## TASK DIRECTIONS
Set out each line from the following listing that includes the word "origin".

....

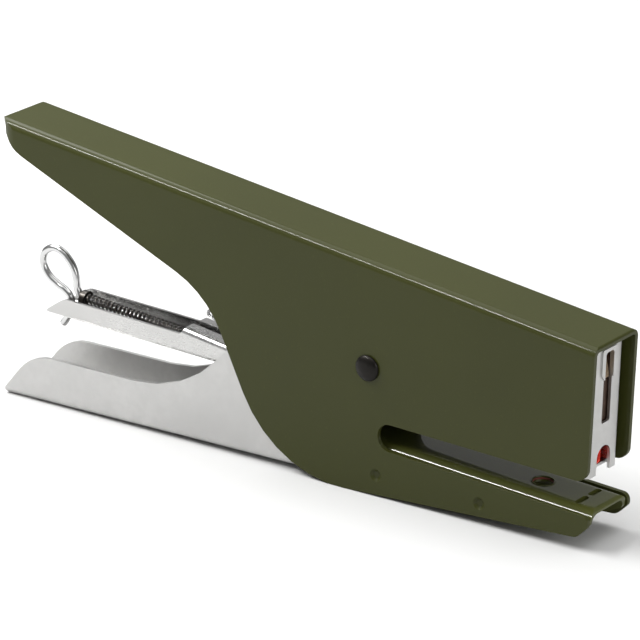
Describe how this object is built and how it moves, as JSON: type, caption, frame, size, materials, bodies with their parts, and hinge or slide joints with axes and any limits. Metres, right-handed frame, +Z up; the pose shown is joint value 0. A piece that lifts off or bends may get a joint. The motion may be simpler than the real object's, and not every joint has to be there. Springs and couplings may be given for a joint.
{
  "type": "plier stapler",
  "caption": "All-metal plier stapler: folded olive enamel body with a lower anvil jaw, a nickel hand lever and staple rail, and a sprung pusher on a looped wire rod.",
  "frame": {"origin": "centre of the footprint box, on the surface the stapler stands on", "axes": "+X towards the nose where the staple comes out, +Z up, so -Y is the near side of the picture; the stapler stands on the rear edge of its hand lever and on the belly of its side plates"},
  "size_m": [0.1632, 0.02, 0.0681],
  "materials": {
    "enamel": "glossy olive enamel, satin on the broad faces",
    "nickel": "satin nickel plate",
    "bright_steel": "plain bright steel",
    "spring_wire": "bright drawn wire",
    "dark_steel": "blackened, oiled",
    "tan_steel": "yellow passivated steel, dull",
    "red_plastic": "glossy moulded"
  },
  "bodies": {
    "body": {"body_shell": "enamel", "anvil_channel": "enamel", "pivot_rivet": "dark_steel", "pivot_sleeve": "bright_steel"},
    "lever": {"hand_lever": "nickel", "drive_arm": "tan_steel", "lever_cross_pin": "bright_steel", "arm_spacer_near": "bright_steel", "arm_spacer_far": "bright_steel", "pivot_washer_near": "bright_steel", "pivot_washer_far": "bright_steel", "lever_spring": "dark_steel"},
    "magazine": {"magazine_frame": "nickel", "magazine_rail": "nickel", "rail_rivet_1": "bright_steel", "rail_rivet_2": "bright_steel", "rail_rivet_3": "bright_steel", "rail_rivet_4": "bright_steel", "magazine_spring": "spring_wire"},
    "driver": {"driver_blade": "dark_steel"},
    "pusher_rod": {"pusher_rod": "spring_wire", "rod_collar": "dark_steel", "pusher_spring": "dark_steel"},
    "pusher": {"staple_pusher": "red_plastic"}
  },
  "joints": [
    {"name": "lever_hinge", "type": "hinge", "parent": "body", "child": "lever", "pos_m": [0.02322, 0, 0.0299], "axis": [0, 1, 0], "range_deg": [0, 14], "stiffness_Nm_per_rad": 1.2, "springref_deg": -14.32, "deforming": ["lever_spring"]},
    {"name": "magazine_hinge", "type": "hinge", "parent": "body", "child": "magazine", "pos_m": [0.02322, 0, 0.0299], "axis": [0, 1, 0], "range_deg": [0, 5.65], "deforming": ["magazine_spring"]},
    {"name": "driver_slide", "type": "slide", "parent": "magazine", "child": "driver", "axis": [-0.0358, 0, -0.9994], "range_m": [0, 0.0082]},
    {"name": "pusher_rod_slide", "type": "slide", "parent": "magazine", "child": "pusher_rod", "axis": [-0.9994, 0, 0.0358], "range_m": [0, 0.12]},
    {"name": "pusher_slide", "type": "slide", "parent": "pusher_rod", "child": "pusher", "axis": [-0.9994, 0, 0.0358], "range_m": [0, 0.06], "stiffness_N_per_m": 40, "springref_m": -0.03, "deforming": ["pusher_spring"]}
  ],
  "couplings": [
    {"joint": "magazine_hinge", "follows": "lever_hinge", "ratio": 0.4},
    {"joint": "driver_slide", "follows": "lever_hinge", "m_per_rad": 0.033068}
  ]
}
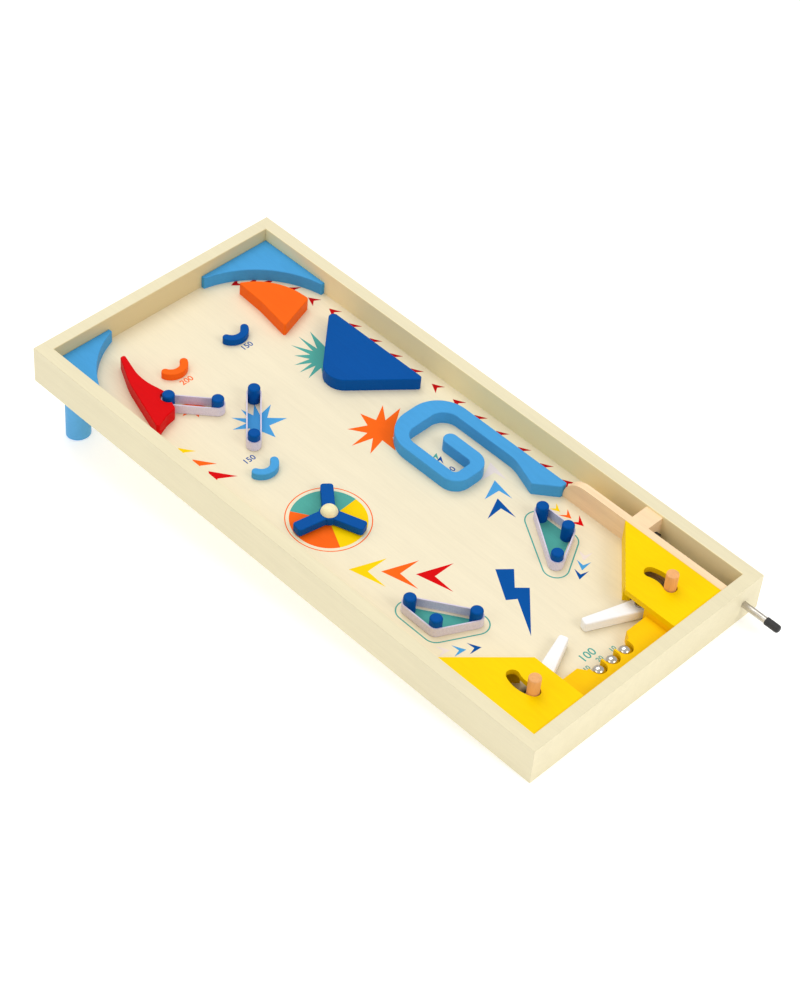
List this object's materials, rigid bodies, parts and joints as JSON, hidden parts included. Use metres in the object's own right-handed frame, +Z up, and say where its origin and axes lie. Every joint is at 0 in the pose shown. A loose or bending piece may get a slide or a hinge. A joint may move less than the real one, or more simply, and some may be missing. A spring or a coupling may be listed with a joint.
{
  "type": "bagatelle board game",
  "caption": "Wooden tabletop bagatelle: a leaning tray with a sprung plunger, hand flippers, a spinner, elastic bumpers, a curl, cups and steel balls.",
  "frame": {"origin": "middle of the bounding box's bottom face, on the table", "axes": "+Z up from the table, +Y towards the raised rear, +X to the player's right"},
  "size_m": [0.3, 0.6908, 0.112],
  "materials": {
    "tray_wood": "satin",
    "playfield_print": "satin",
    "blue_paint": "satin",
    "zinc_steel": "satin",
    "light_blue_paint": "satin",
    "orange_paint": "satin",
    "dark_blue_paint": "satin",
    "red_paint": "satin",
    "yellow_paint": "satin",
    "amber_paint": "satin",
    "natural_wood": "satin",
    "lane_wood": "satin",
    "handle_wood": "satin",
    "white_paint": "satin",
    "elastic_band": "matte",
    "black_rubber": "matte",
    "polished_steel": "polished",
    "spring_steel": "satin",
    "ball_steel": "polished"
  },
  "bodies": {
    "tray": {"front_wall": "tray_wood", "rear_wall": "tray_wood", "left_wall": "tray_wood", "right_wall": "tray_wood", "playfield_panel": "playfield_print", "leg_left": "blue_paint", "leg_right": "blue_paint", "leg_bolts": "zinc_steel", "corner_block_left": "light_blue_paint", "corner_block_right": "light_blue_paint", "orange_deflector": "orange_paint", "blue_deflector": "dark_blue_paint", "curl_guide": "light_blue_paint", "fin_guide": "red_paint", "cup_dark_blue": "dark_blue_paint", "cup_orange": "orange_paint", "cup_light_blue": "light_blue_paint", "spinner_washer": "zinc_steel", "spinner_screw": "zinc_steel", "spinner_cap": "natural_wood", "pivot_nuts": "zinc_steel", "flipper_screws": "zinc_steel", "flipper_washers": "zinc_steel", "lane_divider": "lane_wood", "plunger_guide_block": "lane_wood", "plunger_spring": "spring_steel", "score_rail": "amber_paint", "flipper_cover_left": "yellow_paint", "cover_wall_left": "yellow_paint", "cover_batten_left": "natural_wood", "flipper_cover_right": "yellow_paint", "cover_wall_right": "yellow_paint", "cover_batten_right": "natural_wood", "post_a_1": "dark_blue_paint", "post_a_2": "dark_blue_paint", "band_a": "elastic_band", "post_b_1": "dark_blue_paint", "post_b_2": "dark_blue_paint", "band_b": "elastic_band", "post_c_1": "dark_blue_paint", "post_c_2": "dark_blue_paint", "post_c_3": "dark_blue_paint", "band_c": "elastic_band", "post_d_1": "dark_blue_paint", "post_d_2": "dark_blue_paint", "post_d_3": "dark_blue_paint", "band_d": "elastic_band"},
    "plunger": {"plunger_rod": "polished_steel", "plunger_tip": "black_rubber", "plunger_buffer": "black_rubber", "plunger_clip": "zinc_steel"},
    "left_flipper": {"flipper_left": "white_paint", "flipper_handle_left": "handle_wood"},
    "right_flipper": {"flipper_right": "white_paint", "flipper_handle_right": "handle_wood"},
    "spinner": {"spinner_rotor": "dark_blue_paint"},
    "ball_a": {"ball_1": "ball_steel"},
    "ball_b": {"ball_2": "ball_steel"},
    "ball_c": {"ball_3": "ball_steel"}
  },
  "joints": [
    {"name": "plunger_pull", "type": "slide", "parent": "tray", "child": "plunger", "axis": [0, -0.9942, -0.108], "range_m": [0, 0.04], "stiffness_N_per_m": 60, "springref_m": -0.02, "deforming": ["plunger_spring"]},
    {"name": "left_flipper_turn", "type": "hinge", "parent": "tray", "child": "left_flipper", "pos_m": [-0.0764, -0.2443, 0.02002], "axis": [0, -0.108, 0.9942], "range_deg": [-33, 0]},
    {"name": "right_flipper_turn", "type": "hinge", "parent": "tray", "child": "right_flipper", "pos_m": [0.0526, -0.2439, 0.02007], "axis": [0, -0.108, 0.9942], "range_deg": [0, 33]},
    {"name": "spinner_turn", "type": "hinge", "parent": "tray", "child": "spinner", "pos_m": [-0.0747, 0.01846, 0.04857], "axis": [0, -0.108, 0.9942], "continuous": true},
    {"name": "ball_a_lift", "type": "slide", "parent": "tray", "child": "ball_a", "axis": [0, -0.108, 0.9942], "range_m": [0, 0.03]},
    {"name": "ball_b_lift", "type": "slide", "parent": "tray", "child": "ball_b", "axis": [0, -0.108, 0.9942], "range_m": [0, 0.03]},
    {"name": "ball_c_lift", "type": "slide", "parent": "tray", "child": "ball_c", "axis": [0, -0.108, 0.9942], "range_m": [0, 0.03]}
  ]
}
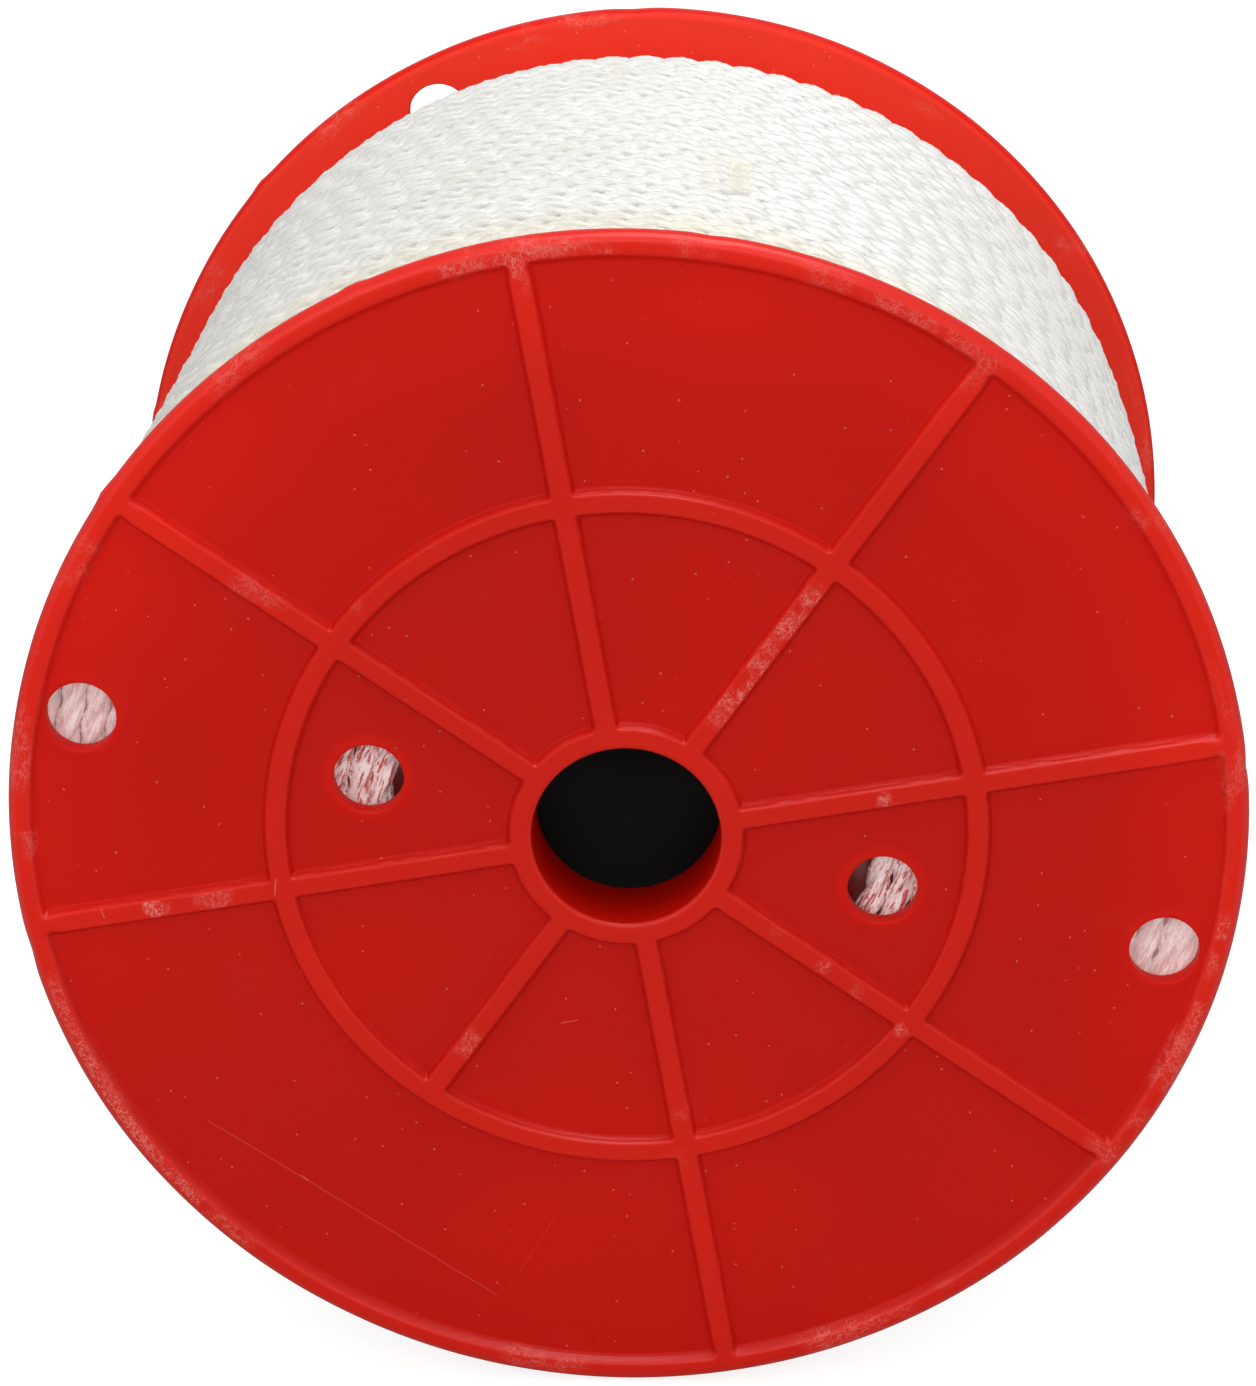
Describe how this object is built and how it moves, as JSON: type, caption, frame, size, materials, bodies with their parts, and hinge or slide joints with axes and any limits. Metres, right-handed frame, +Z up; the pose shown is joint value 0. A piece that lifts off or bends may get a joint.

....

## COMPLETE OUTPUT
  "frame": {"origin": "centre of the footprint box, on the surface the stapler stands on", "axes": "+X towards the nose where the staple comes out, +Z up, so -Y is the near side of the picture; the stapler stands on the rear edge of its hand lever and on the belly of its side plates"},
List this object's materials, rigid bodies, parts and joints as JSON, hidden parts included. Use metres in the object's own right-handed frame, +Z up, and say where its origin and axes lie. Every joint is at 0 in the pose shown. A loose or bending piece may get a slide or a hinge. A joint may move less than the real one, or more simply, and some may be missing. A spring or a coupling may be listed with a joint.
  "frame": {"origin": "middle of the bounding box's bottom face, on the table", "axes": "+Z up from the table, +Y towards the raised rear, +X to the player's right"},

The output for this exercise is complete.